In 1964, he was appointed director of studies at the National Coal Board (NCB) staff college, and, three years later, became production director in the south Midlands area. In 1970, he moved to the NCB's London head office, Hobart House, as chief mining engineer, and, the following year, became director-general of mining. Weekes was the South Western Area General Manager from 1973 to 1985. This was considered an odd post to accept, because mining in South Wales was by then a tiring and ailing limb of the industry. However, Weekes did much to give it new life and enhanced respect, uniting men, management and unions. From 1977 to 1984, he was also an NCB board member.

===Miners' strike===
Frustrated equally by the confrontational styles of the leadership of both sides in the miners' strike of 1984-85, Weekes strove for a peaceful outcome. Early in 1985, as the dispute was waning, Weekes refused an order from the NCB chairman Ian MacGregor to offer redundancy to every miner in his coalfield, irrespective of whether or not they were working at a profitable pit. Before the strike began, he privately urged local union leaders to heed the message from their members, who had voted against industrial action in pithead ballots. Weekes thought that strike leader Arthur Scargill's flaw was to go into the strike without a proper ballot, and was aggrieved that a militant minority in South Wales had picketed the majority who wanted to go on working.

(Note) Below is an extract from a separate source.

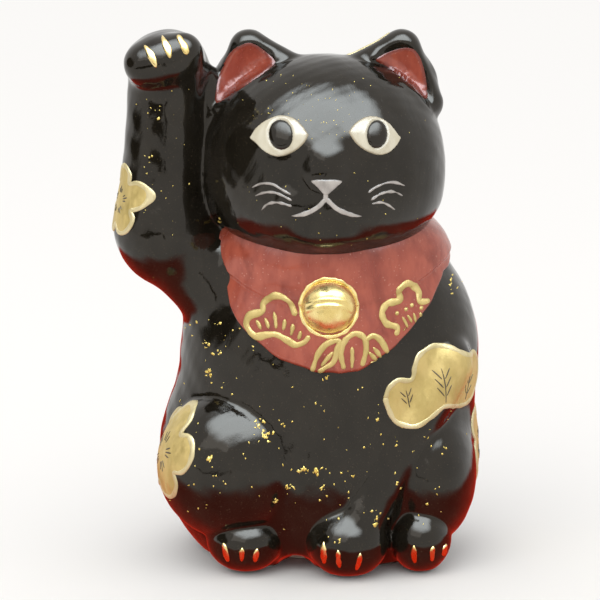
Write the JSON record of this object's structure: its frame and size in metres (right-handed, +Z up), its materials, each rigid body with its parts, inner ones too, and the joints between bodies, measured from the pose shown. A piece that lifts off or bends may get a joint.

Weekes also secretly negotiated with the Chief Constable of the South Wales Constabulary, David East, and with local union leaders, to ensure that the dispute was policed by local constabularies - in order to avoid the violent clashes seen elsewhere during the strikes. He made sure that the unions provided sufficient cover to maintain pumps and safety inspections so that work could resume promptly once the strike was over. Towards the end, while touring his pits, he was observed talking to pickets at the gates of Bedwas Navigation Colliery. During the conversation, he lit a cigarette - and the gesture was interpreted in high places as "collaboration".

His personal papers, which include diaries for the period of the Miners' Strike are held at the National Library of Wales.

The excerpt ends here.